Select the lines that hold the word "joints" and copy each one.

## Start Data provided

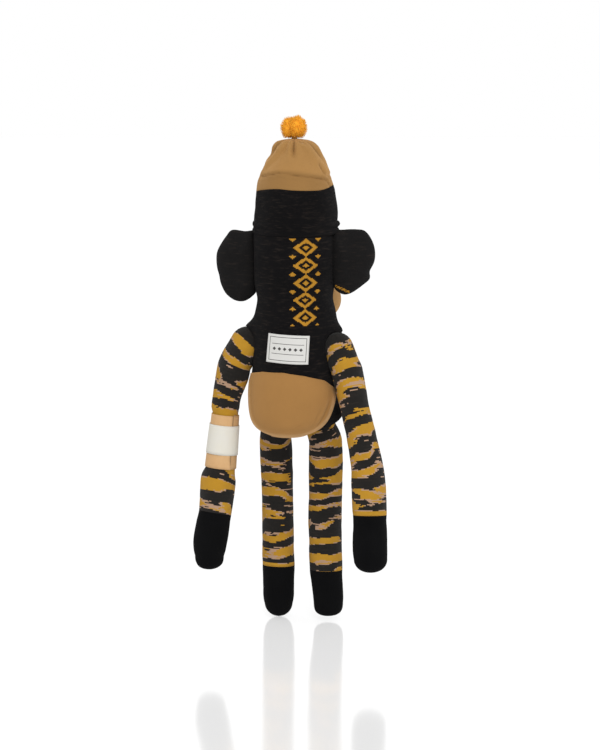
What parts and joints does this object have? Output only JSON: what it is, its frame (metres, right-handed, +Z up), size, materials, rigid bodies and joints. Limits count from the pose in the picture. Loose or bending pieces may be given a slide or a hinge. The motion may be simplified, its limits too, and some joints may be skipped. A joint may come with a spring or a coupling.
{
  "type": "sock monkey doll",
  "caption": "Slim stuffed sock monkey doll with tube body, long striped limbs, round ears, knit cap with a pompom and a paper sleeve round one forearm.",
  "frame": {"origin": "bottom centre of the doll's box at rest, level with the left sole", "axes": "+Z up along the body; the doll faces -Y, with its left side at +X"},
  "size_m": [0.1858, 0.1276, 0.5022],
  "materials": {
    "black_knit": "fine black stocking knit with faint brown flecks, matt",
    "tan_knit": "fine tan stocking knit, matt",
    "striped_knit": "jacquard knit in ochre with ragged black bands and thin pink-beige edges, matt",
    "toe_knit": "dense deep black knit, matt",
    "stuffing": "loose white polyester fibre",
    "woven_label": "white woven ribbon",
    "black_yarn": "black cotton yarn",
    "brown_thread": "dark brown sewing thread",
    "cream_felt": "cream wool felt",
    "black_button": "glossy black plastic",
    "gold_wool": "cut golden yarn, fluffy",
    "kraft_paper": "smooth brown kraft card",
    "white_paper": "uncoated white paper"
  },
  "bodies": {
    "torso": {"torso_skin": "black_knit", "seat_skin": "tan_knit", "torso_stuffing": "stuffing", "back_label": "woven_label", "neck": "black_knit"},
    "head": {"head_skin": "black_knit", "head_stuffing": "stuffing", "muzzle_skin": "tan_knit", "muzzle_stuffing": "stuffing", "mouth_stitch": "black_yarn", "left_eye_felt": "cream_felt", "left_eye_button": "black_button", "right_eye_felt": "cream_felt", "right_eye_button": "black_button", "hat_band": "black_knit", "hat_crown": "tan_knit", "hat_brim": "black_knit", "pompom_tie": "brown_thread"},
    "pompom": {"pompom": "gold_wool"},
    "left_ear": {"left_ear": "black_knit", "left_ear_stuffing": "stuffing"},
    "right_ear": {"right_ear": "black_knit", "right_ear_stuffing": "stuffing"},
    "left_shoulder": {"left_shoulder": "striped_knit"},
    "left_upper_arm": {"left_upper_arm": "striped_knit", "left_upper_arm_stuffing": "stuffing", "left_elbow": "striped_knit"},
    "left_forearm": {"left_forearm": "striped_knit", "left_forearm_stuffing": "stuffing", "left_hand": "toe_knit"},
    "paper_band": {"paper_band": "kraft_paper", "paper_band_label": "white_paper"},
    "right_shoulder": {"right_shoulder": "striped_knit"},
    "right_upper_arm": {"right_upper_arm": "striped_knit", "right_upper_arm_stuffing": "stuffing", "right_elbow": "striped_knit"},
    "right_forearm": {"right_forearm": "striped_knit", "right_forearm_stuffing": "stuffing", "right_hand": "toe_knit"},
    "left_hip": {"left_hip": "striped_knit"},
    "left_thigh": {"left_thigh": "striped_knit", "left_thigh_stuffing": "stuffing", "left_knee": "striped_knit"},
    "left_shin": {"left_shin": "striped_knit", "left_shin_stuffing": "stuffing", "left_foot": "toe_knit"},
    "right_hip": {"right_hip": "striped_knit"},
    "right_thigh": {"right_thigh": "striped_knit", "right_thigh_stuffing": "stuffing", "right_knee": "striped_knit"},
    "right_shin": {"right_shin": "striped_knit", "right_shin_stuffing": "stuffing", "right_foot": "toe_knit"}
  },
  "joints": [
    {"name": "neck_nod", "type": "hinge", "parent": "torso", "child": "head", "pos_m": [0.00062, 0.01503, 0.303], "axis": [1, 0, 0], "range_deg": [-20, 12], "stiffness_Nm_per_rad": 1.5, "deforming": ["neck"]},
    {"name": "left_ear_flop", "type": "hinge", "parent": "head", "child": "left_ear", "pos_m": [0.0393, 0.01343, 0.3605], "axis": [0, 0, 1], "range_deg": [-20, 20], "stiffness_Nm_per_rad": 0.05},
    {"name": "right_ear_flop", "type": "hinge", "parent": "head", "child": "right_ear", "pos_m": [-0.03804, 0.01343, 0.3605], "axis": [0, 0, 1], "range_deg": [-20, 20], "stiffness_Nm_per_rad": 0.05},
    {"name": "pompom_tilt", "type": "hinge", "parent": "head", "child": "pompom", "pos_m": [0.00062, 0.01343, 0.4795], "axis": [1, 0, 0], "range_deg": [-12, 12], "stiffness_Nm_per_rad": 0.01},
    {"name": "left_shoulder_swing", "type": "hinge", "parent": "torso", "child": "left_shoulder", "pos_m": [0.04602, 0.01816, 0.286], "axis": [-1, 0, 0], "range_deg": [-40, 100], "stiffness_Nm_per_rad": 0.2},
    {"name": "left_shoulder_spread", "type": "hinge", "parent": "left_shoulder", "child": "left_upper_arm", "pos_m": [0.04602, 0.01816, 0.286], "axis": [0, -1, 0], "range_deg": [0, 65], "stiffness_Nm_per_rad": 0.2},
    {"name": "left_elbow_bend", "type": "hinge", "parent": "left_upper_arm", "child": "left_forearm", "pos_m": [0.06436, 0.02451, 0.23533], "axis": [-1, 0, 0], "range_deg": [0, 90], "stiffness_Nm_per_rad": 0.15, "deforming": ["left_elbow"]},
    {"name": "band_turn", "type": "hinge", "parent": "left_forearm", "child": "paper_band", "pos_m": [0.06818, 0.02902, 0.19022], "axis": [0.0783, 0.0925, -0.9926], "range_deg": [-90, 90]},
    {"name": "right_shoulder_swing", "type": "hinge", "parent": "torso", "child": "right_shoulder", "pos_m": [-0.04381, 0.02602, 0.286], "axis": [-1, 0, 0], "range_deg": [-40, 100], "stiffness_Nm_per_rad": 0.2},
    {"name": "right_shoulder_spread", "type": "hinge", "parent": "right_shoulder", "child": "right_upper_arm", "pos_m": [-0.04381, 0.02602, 0.286], "axis": [0, 1, 0], "range_deg": [0, 65], "stiffness_Nm_per_rad": 0.2},
    {"name": "right_elbow_bend", "type": "hinge", "parent": "right_upper_arm", "child": "right_forearm", "pos_m": [-0.06159, 0.0323, 0.2345], "axis": [-1, 0, 0], "range_deg": [0, 90], "stiffness_Nm_per_rad": 0.15, "deforming": ["right_elbow"]},
    {"name": "left_hip_spread", "type": "hinge", "parent": "torso", "child": "left_hip", "pos_m": [0.02213, -0.00557, 0.204], "axis": [0, -1, 0], "range_deg": [0, 30], "stiffness_Nm_per_rad": 0.3},
    {"name": "left_hip_swing", "type": "hinge", "parent": "left_hip", "child": "left_thigh", "pos_m": [0.02213, -0.00557, 0.204], "axis": [-1, 0, 0], "range_deg": [-15, 85], "stiffness_Nm_per_rad": 0.3},
    {"name": "left_knee_bend", "type": "hinge", "parent": "left_thigh", "child": "left_shin", "pos_m": [0.02417, -0.01888, 0.1192], "axis": [1, 0, 0], "range_deg": [0, 90], "stiffness_Nm_per_rad": 0.15, "deforming": ["left_knee"]},
    {"name": "right_hip_spread", "type": "hinge", "parent": "torso", "child": "right_hip", "pos_m": [-0.02087, -0.00557, 0.204], "axis": [0, 1, 0], "range_deg": [0, 30], "stiffness_Nm_per_rad": 0.3},
    {"name": "right_hip_swing", "type": "hinge", "parent": "right_hip", "child": "right_thigh", "pos_m": [-0.02087, -0.00557, 0.204], "axis": [-1, 0, 0], "range_deg": [-15, 85], "stiffness_Nm_per_rad": 0.3},
    {"name": "right_knee_bend", "type": "hinge", "parent": "right_thigh", "child": "right_shin", "pos_m": [-0.02291, -0.01888, 0.12069], "axis": [1, 0, 0], "range_deg": [0, 90], "stiffness_Nm_per_rad": 0.15, "deforming": ["right_knee"]}
  ]
}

## End Data provided

- Exercise solution -
What parts and joints does this object have? Output only JSON: what it is, its frame (metres, right-handed, +Z up), size, materials, rigid bodies and joints. Limits count from the pose in the picture. Loose or bending pieces may be given a slide or a hinge. The motion may be simplified, its limits too, and some joints may be skipped. A joint may come with a spring or a coupling.
  "joints": [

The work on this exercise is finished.